The children come from all over the world, but Flowers said most of them come from Southeast Asia, Russia, the Ukraine, and the Czech Republic. Getting an American teen or child out of the country is difficult and therefore more valuable to predators.

“It’s harder to get an American 12-year-old out of the country, so you’re talking probably millions of dollars,” he speculated.

Impoverished countries are easy prey for predators who promise parents their child will be a model, not a sex toy for a monster.

“They believe they’ll be better off selling their child to these people. They think they’ll have food, warmth, clothing, a better life. They have no idea what they’ve done,” Flowers said.
Developed countries with strong law enforcement presence do not see as many of their children being carted off by duped parents. Countries like Canada, Britain, Germany, France, and Italy have a strong law enforcement presence and resources and far less poverty.

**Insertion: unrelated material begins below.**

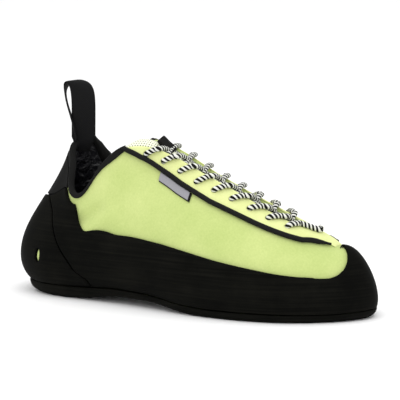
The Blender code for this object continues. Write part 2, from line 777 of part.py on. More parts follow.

For the U.S. and other first-world countries, the predators are more sophisticated using technology to reach the victim and the leverage of manipulation and control tactics to keep them silent.

Flowers recalled the case of Mike Goddard, a Yukon man who posed as a 14-year-old girl to high school boys three years ago.

“Goddard got into relationships with these boys, posing as a 14-year-old girl (online) and he raped a couple of them because he exploited them with sexting videos and pictures he talked them out of. Then, in order to protect their identity and keep from it getting out, they would agree to have sex with him. They weren’t gay, but they would do anything they could to protect their identity,” he said.

Those cases keep Flowers going to schools, community forum meetings, and keep him doing child sex stings. He urges parents to be educated about the danger that a child faces daily with technology.

“You wouldn’t give your kid the keys to a car without making sure they are trained how to operate the vehicle. I wasn’t given keys to a car without knowing how dangerous it is, but that’s what parents are doing to their kids with technology….the predators are so smart, they’re getting the kids to come to them,” he said.